**What you should do**
Quote every entry word for word.

**Records shown**
# # # #
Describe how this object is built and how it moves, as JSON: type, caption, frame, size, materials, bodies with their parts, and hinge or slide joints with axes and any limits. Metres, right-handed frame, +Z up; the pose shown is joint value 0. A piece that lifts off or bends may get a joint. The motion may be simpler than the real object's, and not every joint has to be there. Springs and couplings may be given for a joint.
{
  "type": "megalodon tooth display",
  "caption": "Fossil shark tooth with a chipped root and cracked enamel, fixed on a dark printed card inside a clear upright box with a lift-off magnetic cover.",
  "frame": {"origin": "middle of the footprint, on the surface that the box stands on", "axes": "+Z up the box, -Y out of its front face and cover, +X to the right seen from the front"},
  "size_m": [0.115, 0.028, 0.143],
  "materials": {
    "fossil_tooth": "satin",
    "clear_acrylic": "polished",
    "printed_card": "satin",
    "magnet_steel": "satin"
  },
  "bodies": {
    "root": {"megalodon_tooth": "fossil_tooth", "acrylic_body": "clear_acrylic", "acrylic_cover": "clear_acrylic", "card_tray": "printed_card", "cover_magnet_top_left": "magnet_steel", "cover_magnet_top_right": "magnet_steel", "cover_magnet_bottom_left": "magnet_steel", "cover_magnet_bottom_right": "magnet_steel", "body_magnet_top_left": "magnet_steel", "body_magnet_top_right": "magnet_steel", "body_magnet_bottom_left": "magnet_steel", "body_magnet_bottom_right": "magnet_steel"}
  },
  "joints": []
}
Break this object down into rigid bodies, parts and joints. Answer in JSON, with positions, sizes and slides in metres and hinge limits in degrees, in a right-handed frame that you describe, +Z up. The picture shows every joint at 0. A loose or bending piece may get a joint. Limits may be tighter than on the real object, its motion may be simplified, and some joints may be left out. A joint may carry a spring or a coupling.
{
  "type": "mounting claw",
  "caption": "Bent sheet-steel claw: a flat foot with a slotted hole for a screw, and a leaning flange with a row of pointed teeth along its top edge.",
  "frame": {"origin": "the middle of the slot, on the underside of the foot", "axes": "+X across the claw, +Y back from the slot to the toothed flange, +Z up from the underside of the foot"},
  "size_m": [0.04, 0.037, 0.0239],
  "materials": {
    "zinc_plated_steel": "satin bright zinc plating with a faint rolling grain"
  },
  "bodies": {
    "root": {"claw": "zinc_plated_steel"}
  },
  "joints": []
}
# # # #
**Solution to this problem**
Describe how this object is built and how it moves, as JSON: type, caption, frame, size, materials, bodies with their parts, and hinge or slide joints with axes and any limits. Metres, right-handed frame, +Z up; the pose shown is joint value 0. A piece that lifts off or bends may get a joint. The motion may be simpler than the real object's, and not every joint has to be there. Springs and couplings may be given for a joint.
{
  "type": "megalodon tooth display",
  "caption": "Fossil shark tooth with a chipped root and cracked enamel, fixed on a dark printed card inside a clear upright box with a lift-off magnetic cover.",
  "frame": {"origin": "middle of the footprint, on the surface that the box stands on", "axes": "+Z up the box, -Y out of its front face and cover, +X to the right seen from the front"},
  "size_m": [0.115, 0.028, 0.143],
  "materials": {
    "fossil_tooth": "satin",
    "clear_acrylic": "polished",
    "printed_card": "satin",
    "magnet_steel": "satin"
  },
  "bodies": {
    "root": {"megalodon_tooth": "fossil_tooth", "acrylic_body": "clear_acrylic", "acrylic_cover": "clear_acrylic", "card_tray": "printed_card", "cover_magnet_top_left": "magnet_steel", "cover_magnet_top_right": "magnet_steel", "cover_magnet_bottom_left": "magnet_steel", "cover_magnet_bottom_right": "magnet_steel", "body_magnet_top_left": "magnet_steel", "body_magnet_top_right": "magnet_steel", "body_magnet_bottom_left": "magnet_steel", "body_magnet_bottom_right": "magnet_steel"}
  },
  "joints": []
}
Break this object down into rigid bodies, parts and joints. Answer in JSON, with positions, sizes and slides in metres and hinge limits in degrees, in a right-handed frame that you describe, +Z up. The picture shows every joint at 0. A loose or bending piece may get a joint. Limits may be tighter than on the real object, its motion may be simplified, and some joints may be left out. A joint may carry a spring or a coupling.
{
  "type": "mounting claw",
  "caption": "Bent sheet-steel claw: a flat foot with a slotted hole for a screw, and a leaning flange with a row of pointed teeth along its top edge.",
  "frame": {"origin": "the middle of the slot, on the underside of the foot", "axes": "+X across the claw, +Y back from the slot to the toothed flange, +Z up from the underside of the foot"},
  "size_m": [0.04, 0.037, 0.0239],
  "materials": {
    "zinc_plated_steel": "satin bright zinc plating with a faint rolling grain"
  },
  "bodies": {
    "root": {"claw": "zinc_plated_steel"}
  },
  "joints": []
}